» **DATASET EXTRACT**:

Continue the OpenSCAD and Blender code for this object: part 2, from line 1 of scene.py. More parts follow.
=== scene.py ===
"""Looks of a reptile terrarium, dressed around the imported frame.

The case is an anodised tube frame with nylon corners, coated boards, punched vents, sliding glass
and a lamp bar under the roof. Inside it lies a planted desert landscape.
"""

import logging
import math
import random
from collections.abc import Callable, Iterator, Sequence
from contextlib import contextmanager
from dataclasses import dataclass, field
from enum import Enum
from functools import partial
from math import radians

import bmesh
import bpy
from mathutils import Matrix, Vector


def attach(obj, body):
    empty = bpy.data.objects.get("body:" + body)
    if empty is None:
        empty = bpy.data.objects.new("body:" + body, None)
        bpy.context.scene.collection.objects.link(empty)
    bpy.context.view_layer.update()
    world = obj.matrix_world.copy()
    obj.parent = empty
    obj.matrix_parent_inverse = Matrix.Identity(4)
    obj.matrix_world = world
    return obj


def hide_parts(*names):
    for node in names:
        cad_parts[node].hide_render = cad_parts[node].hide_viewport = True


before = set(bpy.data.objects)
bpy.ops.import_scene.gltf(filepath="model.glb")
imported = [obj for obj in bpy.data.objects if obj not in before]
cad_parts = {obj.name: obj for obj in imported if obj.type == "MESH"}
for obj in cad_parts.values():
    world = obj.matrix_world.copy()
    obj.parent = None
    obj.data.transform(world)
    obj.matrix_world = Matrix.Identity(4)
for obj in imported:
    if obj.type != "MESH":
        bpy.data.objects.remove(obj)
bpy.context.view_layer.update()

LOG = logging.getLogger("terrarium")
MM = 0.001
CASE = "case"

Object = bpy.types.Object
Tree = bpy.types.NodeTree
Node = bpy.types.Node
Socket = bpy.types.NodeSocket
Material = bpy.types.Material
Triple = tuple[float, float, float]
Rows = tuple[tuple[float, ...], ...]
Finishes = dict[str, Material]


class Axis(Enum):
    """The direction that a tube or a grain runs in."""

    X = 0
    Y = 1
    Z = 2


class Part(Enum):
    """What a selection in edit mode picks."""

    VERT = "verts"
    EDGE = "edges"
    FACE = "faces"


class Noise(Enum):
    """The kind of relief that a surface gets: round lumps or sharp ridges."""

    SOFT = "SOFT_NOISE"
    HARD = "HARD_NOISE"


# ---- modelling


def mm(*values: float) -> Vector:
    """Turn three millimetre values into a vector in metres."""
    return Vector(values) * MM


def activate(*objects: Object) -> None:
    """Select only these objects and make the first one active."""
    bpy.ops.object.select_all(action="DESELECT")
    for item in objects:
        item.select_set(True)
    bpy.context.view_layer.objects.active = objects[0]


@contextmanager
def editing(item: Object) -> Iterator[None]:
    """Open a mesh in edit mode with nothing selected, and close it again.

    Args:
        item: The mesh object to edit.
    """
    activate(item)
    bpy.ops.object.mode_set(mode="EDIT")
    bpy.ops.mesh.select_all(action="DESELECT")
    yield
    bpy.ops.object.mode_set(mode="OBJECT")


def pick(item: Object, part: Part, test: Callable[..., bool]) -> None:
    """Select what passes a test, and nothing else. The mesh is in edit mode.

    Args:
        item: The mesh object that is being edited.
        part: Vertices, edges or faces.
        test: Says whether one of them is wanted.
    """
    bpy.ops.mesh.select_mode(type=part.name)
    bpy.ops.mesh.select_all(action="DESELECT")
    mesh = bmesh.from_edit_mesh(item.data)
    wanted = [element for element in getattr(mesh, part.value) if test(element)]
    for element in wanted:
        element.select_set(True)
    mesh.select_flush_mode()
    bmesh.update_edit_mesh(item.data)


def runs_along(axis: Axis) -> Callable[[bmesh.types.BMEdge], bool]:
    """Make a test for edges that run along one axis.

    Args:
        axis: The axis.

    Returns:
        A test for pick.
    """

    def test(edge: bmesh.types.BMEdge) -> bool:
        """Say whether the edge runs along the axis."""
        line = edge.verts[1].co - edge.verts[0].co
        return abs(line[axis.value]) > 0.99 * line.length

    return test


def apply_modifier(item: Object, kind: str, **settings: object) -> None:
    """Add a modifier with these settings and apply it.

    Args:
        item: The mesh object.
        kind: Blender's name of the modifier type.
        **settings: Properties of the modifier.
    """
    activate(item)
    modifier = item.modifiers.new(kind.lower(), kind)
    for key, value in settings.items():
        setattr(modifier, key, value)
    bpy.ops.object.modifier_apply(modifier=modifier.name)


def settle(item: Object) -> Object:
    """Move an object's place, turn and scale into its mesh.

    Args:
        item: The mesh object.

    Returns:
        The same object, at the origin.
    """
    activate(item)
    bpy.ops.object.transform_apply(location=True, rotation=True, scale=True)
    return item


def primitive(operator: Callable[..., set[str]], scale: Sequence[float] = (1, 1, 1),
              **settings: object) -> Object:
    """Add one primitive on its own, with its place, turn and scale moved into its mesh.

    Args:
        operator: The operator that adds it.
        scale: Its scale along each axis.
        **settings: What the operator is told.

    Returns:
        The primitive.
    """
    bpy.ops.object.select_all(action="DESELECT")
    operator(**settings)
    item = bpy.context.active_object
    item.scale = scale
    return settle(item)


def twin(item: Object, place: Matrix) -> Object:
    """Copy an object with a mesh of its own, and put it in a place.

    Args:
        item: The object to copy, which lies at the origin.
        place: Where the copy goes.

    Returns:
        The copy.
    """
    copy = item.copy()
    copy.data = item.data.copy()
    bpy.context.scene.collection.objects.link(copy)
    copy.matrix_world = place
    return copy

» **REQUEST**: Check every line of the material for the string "True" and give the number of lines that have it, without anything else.

» **FINAL RESULT**: 4